War memorial in North Yorkshire, England

The Middlesbrough Cenotaph is a war memorial situated in Middlesbrough, North Yorkshire, England.
It is located just off Linthorpe Road outside the entrance gates to Albert Park in front of the Dorman Museum.
It commemorates the local men who died in the First and Second World Wars and other conflicts.

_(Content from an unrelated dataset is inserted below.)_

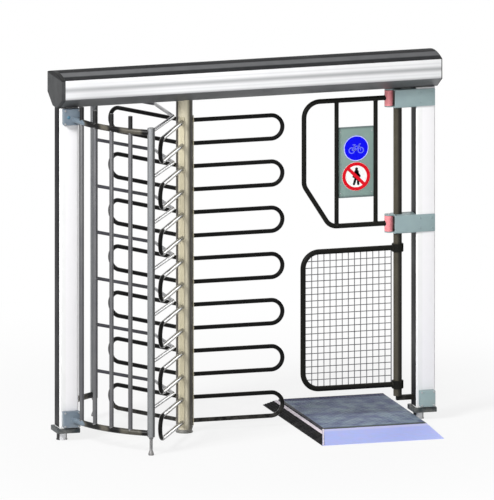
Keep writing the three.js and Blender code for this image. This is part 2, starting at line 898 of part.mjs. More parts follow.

The cenotaph was built on land given by Sir Arthur Dorman who favoured a replica of The Cenotaph in Whitehall, London.
The cenotaph was designed by Brierley and Rutherford of York based on the Whitehall cenotaph, and built in 1922 by masons Messrs Coxhead of Middlesbrough
at a cost of over £17,000.
It was unveiled on 11 November that year by the deputy mayor of Middlesbrough J.G. Pallister
in memory of over 3,000 local men from the Yorkshire Regiment and others who died in the First World War.
The cenotaph was constructed using polished grey Aberdeen granite ashlar and stands over 10m high.
After the Second World War the cenotaph was rededicated to those who died in that conflict and other wars.
The north and south faces of the monument are inscribed with the epitaph "THE GLORIOUS DEAD 1914–1919, 1939–1945".

The Cenotaph and surrounds were restored and improved in 2008 at a cost of £275,000.
Work included cleaning and pointing, pedestrianisation of the surrounding area, and improved lighting.